The franchise and its footprint

Enterprise Financial Services operates a network of community banks — many of them inherited or acquired over decades — across Missouri, Illinois, Indiana, Kentucky, and Tennessee. The subsidiary banks retain local branding and management but share risk management, compliance, and financial technology under the holding company. This structure lets Enterprise offer local relationship banking while benefiting from scale in technology investment, regulatory compliance, and capital management. It is a proven model, but it depends on having the right mix of acquired banks and on keeping cost-of-funds low relative to competitors.

The company’s revenue comes from lending — primarily mortgages, commercial real estate loans, and working-capital loans to small and mid-sized businesses — and from deposit-taking. Interest income (the spread between what the bank earns on loans and what it pays depositors) is the core profit driver; fee income from service charges, interchange, and advisory services is secondary but growing. Loan loss provisions, which banks set aside to absorb expected defaults, are a drag on reported earnings; they expand in downturns and contract in boom times, so the quality of the loan book is the real underlying strength.

Pressures reshaping the sector

Regional banks like Enterprise face a tightening squeeze. Interest rates, when they rise, compress the spreads that banks earn (borrowers resist higher rates, yet savers demand higher yields on deposits). Technology investment required to stay current with digital banking and cyber security is non-negotiable but expensive. Regulatory compliance and capital requirements, tightened since 2008, have raised the burden of operating a bank. And consolidation is relentless — larger banks have been acquiring smaller ones, and depositors increasingly migrate to fintech upstarts or to mega-banks perceived as “too big to fail.”

The specific pressures on Enterprise are the health of commercial real estate lending in its markets (rising vacancy rates and declining property values create loan losses), the migration of deposits toward higher-yielding alternatives (money-market funds, Treasury bills, high-yield savings at digital banks), and the company’s ability to retain talented loan officers and managers in a competitive labor market.

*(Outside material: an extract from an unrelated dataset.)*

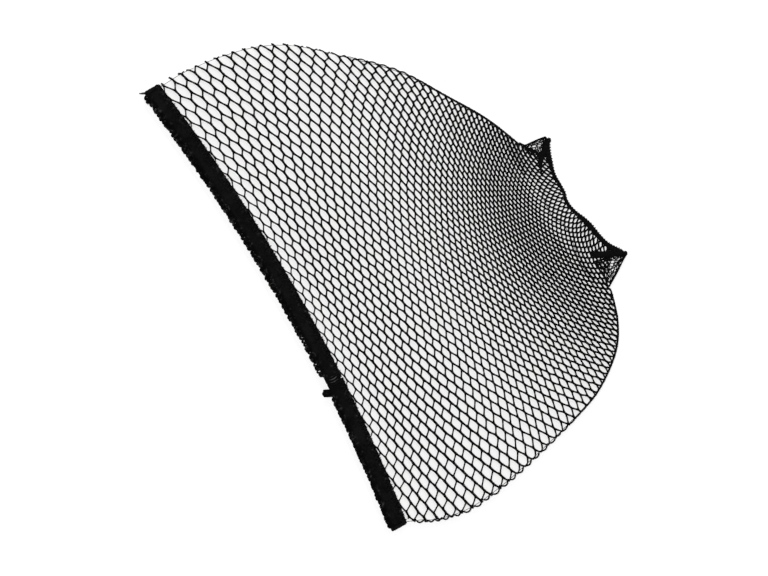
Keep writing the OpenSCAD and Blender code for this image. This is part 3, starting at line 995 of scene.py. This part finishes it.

If Enterprise loses market share to larger competitors or digital-native banks, its lending volumes shrink, and with them, profitability.

Capital and dividends

Enterprise Financial is a public company and maintains a dividend, which is a signal of confidence in future cash flows but also a constraint on capital deployment. The company’s capital ratio — the amount of shareholder equity as a percentage of assets — is regulated and must stay above minimum thresholds. That limits how much the company can grow, borrow, or distribute. In downturns, capital-constrained banks may have to cut dividends or raise capital through dilutive equity offerings. Enterprise’s board balances returning cash to shareholders with maintaining a fortress balance sheet able to absorb loan losses in a recession.

The outlook and research

The health of Enterprise Financial mirrors the health of its lending markets. Investors should monitor the company’s net interest margin (the spread between what it earns and what it pays), loan loss provisions relative to the loan book, and deposit trends. If deposits are stable and the margin is wide, the bank can earn steadily; if deposits flee and margins compress, returns shrivel. The quarterly earnings call is where management discusses loan demand, deposit flows, and the pipeline of mortgage and commercial opportunities. Watch also the company’s loan portfolio composition — concentration in declining sectors or regions is a warning flag. The 10-K and 10-Q filings break these details out, along with non-performing loan ratios and the adequacy of loss reserves relative to historical experience.